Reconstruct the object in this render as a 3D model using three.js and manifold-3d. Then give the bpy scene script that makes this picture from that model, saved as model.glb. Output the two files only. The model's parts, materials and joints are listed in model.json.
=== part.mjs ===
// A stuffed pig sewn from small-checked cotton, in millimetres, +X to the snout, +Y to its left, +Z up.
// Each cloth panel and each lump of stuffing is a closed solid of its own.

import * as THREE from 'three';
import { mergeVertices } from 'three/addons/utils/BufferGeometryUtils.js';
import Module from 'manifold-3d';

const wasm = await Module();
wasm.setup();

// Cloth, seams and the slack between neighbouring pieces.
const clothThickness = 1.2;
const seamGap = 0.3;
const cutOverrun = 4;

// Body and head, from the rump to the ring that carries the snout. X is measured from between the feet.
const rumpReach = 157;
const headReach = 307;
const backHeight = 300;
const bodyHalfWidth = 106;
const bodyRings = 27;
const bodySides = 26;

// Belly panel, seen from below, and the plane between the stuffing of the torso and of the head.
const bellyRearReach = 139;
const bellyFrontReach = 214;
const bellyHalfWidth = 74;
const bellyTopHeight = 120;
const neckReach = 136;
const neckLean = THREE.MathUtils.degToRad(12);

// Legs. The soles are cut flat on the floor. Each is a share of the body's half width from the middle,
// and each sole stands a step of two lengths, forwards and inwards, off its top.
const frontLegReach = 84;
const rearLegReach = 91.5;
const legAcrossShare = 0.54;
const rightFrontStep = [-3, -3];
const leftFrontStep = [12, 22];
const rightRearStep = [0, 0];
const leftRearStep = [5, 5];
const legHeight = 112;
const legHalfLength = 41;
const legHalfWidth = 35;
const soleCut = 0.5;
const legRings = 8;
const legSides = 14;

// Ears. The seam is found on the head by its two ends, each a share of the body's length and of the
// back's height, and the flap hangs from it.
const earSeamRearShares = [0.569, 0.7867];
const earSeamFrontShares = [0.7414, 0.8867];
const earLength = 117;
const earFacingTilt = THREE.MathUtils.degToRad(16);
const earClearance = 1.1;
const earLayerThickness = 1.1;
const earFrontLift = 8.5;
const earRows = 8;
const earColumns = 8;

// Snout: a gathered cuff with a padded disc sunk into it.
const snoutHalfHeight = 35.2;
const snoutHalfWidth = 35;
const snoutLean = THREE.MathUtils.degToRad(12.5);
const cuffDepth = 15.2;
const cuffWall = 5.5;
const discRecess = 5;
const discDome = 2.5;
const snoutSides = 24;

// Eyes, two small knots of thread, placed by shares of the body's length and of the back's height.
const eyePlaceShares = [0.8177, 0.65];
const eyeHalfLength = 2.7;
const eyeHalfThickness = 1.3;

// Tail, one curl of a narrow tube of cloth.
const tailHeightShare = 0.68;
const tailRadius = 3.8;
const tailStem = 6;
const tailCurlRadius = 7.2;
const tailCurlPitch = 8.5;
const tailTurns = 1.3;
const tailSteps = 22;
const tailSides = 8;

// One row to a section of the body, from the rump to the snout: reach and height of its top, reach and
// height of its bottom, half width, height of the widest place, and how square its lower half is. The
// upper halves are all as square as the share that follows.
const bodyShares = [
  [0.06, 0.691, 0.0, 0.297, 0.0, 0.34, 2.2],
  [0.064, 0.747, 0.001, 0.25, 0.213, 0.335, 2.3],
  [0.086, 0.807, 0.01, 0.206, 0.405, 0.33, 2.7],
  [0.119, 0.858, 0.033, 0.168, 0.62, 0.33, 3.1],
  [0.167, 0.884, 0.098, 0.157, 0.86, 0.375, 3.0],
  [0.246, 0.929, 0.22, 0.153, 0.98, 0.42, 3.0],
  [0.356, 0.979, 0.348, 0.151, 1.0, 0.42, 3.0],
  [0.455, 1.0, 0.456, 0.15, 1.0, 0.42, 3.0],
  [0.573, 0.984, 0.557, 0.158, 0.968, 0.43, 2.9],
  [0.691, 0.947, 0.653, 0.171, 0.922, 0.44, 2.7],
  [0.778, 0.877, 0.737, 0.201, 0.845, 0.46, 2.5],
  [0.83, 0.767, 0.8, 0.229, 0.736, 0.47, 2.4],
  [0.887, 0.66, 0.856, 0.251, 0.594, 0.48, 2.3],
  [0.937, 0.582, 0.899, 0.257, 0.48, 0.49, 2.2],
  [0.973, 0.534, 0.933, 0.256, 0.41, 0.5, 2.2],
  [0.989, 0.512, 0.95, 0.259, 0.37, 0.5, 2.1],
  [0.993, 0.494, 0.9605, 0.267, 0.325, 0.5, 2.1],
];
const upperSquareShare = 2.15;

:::

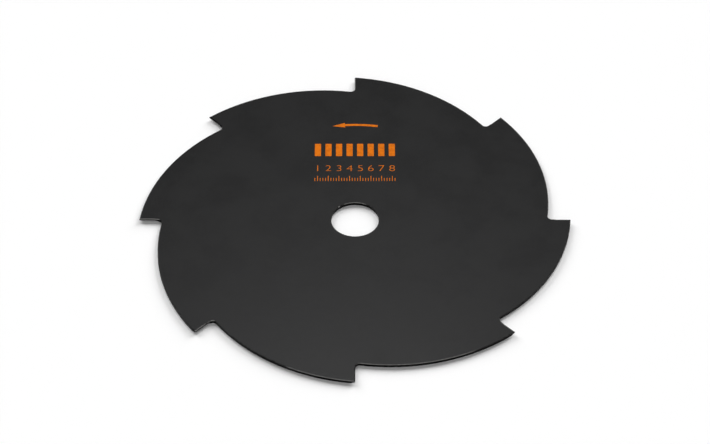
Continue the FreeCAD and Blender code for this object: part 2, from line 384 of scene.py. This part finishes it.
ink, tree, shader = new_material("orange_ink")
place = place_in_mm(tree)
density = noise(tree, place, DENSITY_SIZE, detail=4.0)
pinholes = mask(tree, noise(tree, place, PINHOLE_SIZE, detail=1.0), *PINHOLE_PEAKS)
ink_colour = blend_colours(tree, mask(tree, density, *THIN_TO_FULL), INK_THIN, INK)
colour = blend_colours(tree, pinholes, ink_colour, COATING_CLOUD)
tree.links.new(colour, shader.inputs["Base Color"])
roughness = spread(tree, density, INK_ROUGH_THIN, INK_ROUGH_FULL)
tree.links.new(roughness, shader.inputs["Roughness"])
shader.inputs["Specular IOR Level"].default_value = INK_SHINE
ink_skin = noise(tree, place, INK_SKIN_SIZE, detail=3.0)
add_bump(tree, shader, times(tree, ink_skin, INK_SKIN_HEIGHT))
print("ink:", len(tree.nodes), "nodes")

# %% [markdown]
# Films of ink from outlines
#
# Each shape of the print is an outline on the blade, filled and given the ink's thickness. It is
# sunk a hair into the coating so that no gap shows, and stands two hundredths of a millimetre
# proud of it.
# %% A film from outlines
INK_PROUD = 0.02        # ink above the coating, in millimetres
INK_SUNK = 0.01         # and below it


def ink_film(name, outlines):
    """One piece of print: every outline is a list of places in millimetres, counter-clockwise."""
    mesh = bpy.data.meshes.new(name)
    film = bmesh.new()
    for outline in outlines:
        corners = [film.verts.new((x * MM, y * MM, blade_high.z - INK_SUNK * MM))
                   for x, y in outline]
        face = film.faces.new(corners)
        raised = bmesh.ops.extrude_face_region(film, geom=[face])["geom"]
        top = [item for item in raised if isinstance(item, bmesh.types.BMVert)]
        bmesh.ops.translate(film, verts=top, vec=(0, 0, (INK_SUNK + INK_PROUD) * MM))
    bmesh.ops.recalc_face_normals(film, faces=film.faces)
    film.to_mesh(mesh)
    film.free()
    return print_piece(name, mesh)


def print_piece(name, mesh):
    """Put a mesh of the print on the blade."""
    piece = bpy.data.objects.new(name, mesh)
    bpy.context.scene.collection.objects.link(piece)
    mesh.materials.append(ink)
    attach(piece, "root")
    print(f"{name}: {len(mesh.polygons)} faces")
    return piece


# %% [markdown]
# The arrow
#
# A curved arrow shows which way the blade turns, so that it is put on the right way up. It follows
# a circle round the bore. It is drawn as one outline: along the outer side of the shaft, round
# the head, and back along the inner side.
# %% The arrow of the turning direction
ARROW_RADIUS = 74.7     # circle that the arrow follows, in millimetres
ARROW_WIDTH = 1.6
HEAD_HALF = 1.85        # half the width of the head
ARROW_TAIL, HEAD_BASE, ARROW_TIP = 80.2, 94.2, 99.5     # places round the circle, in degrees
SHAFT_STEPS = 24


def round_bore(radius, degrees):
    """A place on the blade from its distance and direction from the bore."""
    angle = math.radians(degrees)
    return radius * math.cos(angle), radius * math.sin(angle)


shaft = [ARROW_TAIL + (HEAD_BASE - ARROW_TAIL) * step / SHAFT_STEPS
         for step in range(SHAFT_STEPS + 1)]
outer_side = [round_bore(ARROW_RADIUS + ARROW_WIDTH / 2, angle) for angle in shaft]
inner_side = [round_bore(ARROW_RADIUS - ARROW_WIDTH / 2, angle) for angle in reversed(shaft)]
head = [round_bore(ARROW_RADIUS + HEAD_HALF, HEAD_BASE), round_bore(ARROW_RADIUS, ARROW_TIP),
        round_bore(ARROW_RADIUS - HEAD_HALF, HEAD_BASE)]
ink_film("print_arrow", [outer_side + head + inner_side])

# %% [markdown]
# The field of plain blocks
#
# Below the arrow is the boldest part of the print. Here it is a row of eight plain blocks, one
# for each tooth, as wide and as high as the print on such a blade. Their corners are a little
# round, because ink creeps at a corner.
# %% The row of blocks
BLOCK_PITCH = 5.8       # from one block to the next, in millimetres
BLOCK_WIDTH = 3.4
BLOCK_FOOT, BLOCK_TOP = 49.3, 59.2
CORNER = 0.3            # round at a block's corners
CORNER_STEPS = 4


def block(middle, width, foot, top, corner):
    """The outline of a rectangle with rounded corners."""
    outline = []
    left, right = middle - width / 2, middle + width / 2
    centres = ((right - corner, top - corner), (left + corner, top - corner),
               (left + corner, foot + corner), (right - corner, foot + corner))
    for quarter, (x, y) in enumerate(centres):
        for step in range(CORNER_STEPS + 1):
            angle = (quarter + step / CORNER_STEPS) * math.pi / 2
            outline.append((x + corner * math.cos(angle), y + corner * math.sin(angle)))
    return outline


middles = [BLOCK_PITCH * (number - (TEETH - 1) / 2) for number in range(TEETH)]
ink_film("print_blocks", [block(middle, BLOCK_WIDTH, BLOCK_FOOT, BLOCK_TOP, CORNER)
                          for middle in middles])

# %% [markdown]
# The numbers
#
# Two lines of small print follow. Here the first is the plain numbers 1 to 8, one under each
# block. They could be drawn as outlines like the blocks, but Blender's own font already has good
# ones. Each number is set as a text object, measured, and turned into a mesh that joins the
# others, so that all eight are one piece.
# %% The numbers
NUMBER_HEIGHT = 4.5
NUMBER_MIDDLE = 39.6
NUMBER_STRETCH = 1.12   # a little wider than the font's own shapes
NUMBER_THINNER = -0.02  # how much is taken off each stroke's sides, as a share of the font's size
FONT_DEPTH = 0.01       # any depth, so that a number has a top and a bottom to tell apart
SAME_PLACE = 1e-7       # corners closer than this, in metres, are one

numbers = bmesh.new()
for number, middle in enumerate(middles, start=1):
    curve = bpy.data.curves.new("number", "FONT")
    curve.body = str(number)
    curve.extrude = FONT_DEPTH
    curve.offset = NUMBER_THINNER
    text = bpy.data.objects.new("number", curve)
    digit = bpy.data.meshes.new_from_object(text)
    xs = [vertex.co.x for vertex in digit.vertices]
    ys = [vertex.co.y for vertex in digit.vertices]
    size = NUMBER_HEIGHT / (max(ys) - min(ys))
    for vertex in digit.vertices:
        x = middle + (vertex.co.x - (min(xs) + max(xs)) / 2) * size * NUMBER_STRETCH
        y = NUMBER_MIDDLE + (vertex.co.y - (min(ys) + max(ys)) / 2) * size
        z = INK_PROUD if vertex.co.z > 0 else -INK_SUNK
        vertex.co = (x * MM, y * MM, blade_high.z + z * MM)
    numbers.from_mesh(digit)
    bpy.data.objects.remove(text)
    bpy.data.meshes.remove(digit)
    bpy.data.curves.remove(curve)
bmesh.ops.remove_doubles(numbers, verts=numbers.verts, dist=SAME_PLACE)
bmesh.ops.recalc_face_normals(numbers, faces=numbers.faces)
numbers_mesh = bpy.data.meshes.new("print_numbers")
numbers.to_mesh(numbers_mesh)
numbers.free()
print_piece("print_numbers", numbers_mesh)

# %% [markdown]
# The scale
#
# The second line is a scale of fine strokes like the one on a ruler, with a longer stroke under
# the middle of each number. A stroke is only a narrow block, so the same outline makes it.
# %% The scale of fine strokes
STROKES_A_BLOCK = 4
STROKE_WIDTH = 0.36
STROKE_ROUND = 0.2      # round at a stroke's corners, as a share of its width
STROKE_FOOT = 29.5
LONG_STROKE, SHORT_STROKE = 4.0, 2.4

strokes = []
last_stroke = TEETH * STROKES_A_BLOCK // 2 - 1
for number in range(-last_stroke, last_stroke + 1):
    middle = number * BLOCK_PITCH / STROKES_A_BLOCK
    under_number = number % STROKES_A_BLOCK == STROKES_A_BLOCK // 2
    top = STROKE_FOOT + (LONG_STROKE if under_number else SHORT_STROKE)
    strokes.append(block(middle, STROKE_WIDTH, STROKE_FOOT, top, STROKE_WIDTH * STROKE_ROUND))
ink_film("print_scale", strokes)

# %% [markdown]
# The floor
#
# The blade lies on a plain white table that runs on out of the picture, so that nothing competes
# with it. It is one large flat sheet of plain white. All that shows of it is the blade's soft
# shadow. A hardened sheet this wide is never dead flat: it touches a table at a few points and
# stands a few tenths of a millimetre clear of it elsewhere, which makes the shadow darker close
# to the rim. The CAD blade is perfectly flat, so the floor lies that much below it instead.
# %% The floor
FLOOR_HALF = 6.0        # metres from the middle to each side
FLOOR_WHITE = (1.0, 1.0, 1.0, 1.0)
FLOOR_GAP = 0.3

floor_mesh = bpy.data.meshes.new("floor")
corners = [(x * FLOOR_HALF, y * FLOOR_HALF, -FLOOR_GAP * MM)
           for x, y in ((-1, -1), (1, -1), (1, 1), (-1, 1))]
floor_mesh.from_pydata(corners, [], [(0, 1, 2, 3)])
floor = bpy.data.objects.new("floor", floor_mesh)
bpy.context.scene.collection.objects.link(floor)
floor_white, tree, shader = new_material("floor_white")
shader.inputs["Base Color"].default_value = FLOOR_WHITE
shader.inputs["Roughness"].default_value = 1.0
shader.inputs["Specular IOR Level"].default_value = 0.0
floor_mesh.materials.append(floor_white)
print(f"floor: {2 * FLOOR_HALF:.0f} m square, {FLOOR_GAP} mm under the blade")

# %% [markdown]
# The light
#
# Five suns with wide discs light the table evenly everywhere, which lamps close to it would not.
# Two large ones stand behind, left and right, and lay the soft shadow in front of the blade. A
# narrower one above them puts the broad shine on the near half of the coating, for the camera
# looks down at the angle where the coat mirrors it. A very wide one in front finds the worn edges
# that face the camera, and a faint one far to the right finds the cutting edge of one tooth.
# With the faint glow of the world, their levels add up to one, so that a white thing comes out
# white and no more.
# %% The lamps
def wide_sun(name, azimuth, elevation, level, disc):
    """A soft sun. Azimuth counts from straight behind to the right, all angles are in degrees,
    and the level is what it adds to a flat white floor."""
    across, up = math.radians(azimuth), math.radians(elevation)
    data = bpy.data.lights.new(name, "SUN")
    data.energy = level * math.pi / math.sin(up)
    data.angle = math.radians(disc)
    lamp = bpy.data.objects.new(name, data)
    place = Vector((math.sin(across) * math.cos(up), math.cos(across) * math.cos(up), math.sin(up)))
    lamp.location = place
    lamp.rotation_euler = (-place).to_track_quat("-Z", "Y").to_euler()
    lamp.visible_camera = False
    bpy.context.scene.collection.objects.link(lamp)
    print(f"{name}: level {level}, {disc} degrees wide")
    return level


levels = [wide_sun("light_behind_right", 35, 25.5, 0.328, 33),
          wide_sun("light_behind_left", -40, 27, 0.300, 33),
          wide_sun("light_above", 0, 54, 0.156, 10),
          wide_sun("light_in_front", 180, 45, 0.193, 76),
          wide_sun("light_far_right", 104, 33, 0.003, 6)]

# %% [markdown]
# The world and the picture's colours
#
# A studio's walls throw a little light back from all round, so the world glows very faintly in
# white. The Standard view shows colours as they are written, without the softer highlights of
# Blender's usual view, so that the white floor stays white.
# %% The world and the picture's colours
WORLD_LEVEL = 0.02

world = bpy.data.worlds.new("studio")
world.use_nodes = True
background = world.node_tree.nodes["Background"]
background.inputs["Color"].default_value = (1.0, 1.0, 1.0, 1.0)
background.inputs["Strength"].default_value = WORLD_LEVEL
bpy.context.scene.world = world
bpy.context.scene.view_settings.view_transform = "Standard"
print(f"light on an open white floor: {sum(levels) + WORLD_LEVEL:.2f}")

:::

• Task details
Begin with the line containing "Reconstruct the object", end with the line containing "const bodySides = 26;", and transcribe exactly every line in that span, with nothing added.

• Complete output
Reconstruct the object in this render as a 3D model using three.js and manifold-3d. Then give the bpy scene script that makes this picture from that model, saved as model.glb. Output the two files only. The model's parts, materials and joints are listed in model.json.
=== part.mjs ===
// A stuffed pig sewn from small-checked cotton, in millimetres, +X to the snout, +Y to its left, +Z up.
// Each cloth panel and each lump of stuffing is a closed solid of its own.

import * as THREE from 'three';
import { mergeVertices } from 'three/addons/utils/BufferGeometryUtils.js';
import Module from 'manifold-3d';

const wasm = await Module();
wasm.setup();

// Cloth, seams and the slack between neighbouring pieces.
const clothThickness = 1.2;
const seamGap = 0.3;
const cutOverrun = 4;

// Body and head, from the rump to the ring that carries the snout. X is measured from between the feet.
const rumpReach = 157;
const headReach = 307;
const backHeight = 300;
const bodyHalfWidth = 106;
const bodyRings = 27;
const bodySides = 26;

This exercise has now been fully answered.